The title was inspired by Al-Ghazali’s book “The Remembrance Of Death And The Afterlife”. Lyrically, the songs are about death, the afterlife, the essence of the time, light, reality, the souls of animals, and the precession of the equinoxes.
The promo material identifies the metaphysics of Mulla Sadra, Suhrawardi’s philosophy of illumination and the alchemy of Al-Ghazali as influences. What is it about their works that drew you to them?
“This world is an abode that shall be extinguished. How many of its pretentious and confident men are now rotted away? How many more of its contented residents shall pass? Therefore, Let death occupy your thoughts. This voyage is urging you onward, and you are not even aware of yourself. It may well be you are close to your resting place and have covered the distance. You should never be in this position without having seized an advantage from every breath for which you have been granted respite.”
“The mightiest state is the state of death, by which the managing light sheds the darknesses. Since it has no remnant of attachment, it will emerge into the world of light.”
How do their ideas manifest in your music?
Only in the lyrics of this EP. It is kind of an imaginary dialogue between Al-Ghazali and David Myatt, or maybe an imaginary dialogue between Hamza Yusuf and Robert DeGrimston. I can’t say they will manifest in our future lyrics, but they did for the songs on this EP.
The artwork for the album is very striking. Can you tell us about the design and what it represents?
We gave the artist a rough idea of what we wanted; something oaken, earthen, astronomical, mystical, etc. To me, it is a tribute to the natural world and to ancient times.
Who’s the artist? And why did you choose to work with him/her?
The artist is Sean Schock. He has worked with a few bands we are fans of. We really liked his previous work, so we asked him for a design.
Amongst your influences, you cite such bands such as Black Sabbath, Saint Vitus, Electric Wizard, Celtic Frost, etc. as well as the soundtracks of John Carpenter, Goblin, Fred Myrow, and other horror movies. What do you find in them to be so inspirational?
Mood and tone.
Metal and Horror go hand in hand. Why do you think this is?

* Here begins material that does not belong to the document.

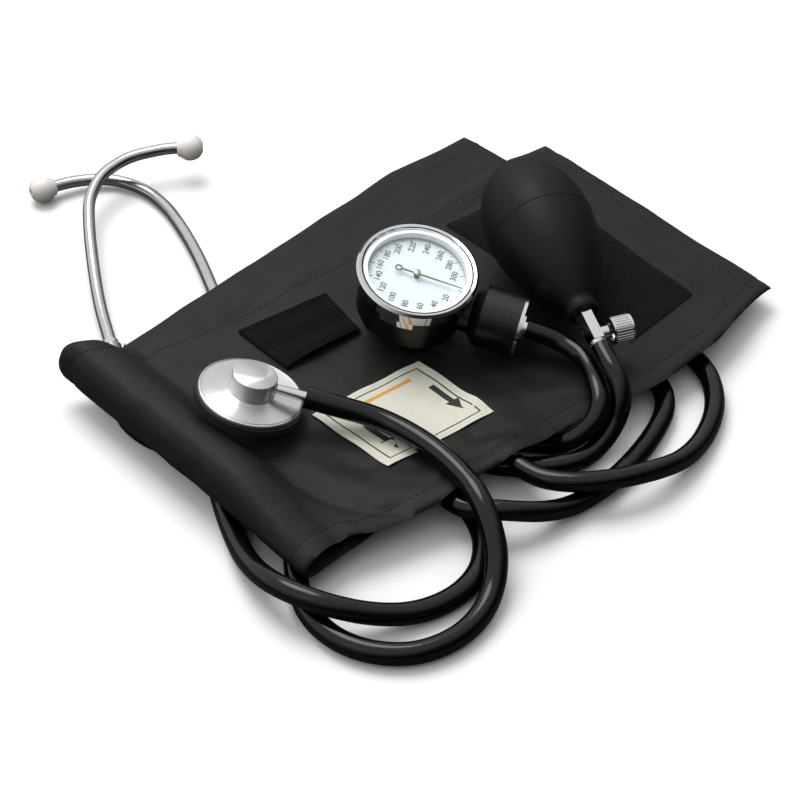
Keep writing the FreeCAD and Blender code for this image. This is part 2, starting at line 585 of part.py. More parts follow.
def make_dial():
    dial_radius = CASE_RADIUS - CASE_WALL - 0.3
    dial = rod(dial_radius, DIAL_LEVEL, DIAL_LEVEL + 0.6).cut(rod(1.2, -20, 0))
    keep("dial_plate", place(dial, GAUGE))
    posts = []
    post_circle = dial_radius - 4.3
    for angle in (60, 180, 270):
        spot = Rotation(Z_AXIS, angle).multVec(Vector(post_circle, 0, 0))
        posts.append(place(rod(1.4, MOVEMENT_HIGH + PLATE, DIAL_LEVEL, Z_AXIS, spot), GAUGE))
    keep("dial_posts", *posts)
    hub = rod(1.5, POINTER_LEVEL - 0.4, POINTER_LEVEL + 1.0).cut(rod(SPINDLE, -9, POINTER_LEVEL - 0.2))
    reach = dial_radius - 1.8
    arm = Part.makePolygon([
        Vector(0, -0.4, 0), Vector(reach, -0.1, 0), Vector(reach, 0.1, 0), Vector(0, 0.4, 0),
        Vector(0, -0.4, 0),
    ])
    arm = Part.Face(arm).extrude(Vector(0, 0, 0.4))
    tail = Part.makeBox(7, 0.6, 0.4, Vector(-7, -0.3, 0))
    ring = pipe(1.6, 1.0, 0, 0.4, Z_AXIS, Vector(-8.3, 0, 0))
    arm = arm.fuse([tail, ring])
    arm.translate(Vector(0, 0, POINTER_LEVEL))
    arm.rotate(Vector(0, 0, 0), Z_AXIS, SCALE_START)
    keep("pointer", place(hub.fuse(arm).removeSplitter(), GAUGE))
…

They both tend to induce a state of fear, distress, shock, and/or total disgust.
On your Bandcamp site, there is your version of the theme from Don Coscarelli’s 1979 film Phantasm. What is it about that particular film that drew you to it?
The theme from Phantasm has been a favorite of mine for many years. A very spooky tune I’ve wanted to cover for a long time.
How did you come to work with Svart Records? Do you plan to stay with them for future releases?
They contacted us on Facebook asking if we wanted a label. With Svart, we will be doing this EP and a full length in 2015. If they are interested in working with us beyond that, we would be up for it.
What does the future hold for Bog Oak? Is there more music in the pipeline? Any gigs planned? Will you be coming to England any time soon?
There is a lot of new music being prepared right now, After this, and before our full length, we are releasing another EP, ourselves. It will be 4 songs and feature artwork by Christophe Szpajdel. Two out-takes and two older songs on limited cassette tape. Everything is pretty much ready to go with that. We’ll also release the Phantasm theme along with another cover song on a 7’’. We have a couple of shows coming up in Dec. and Jan. Nothing in England yet. Maybe in the future.
Thanks again for taking time out for this interview. Do you have any closing words for our readers?
Thank you, Jason. It’s been an honor to be able to present my perspective before you all.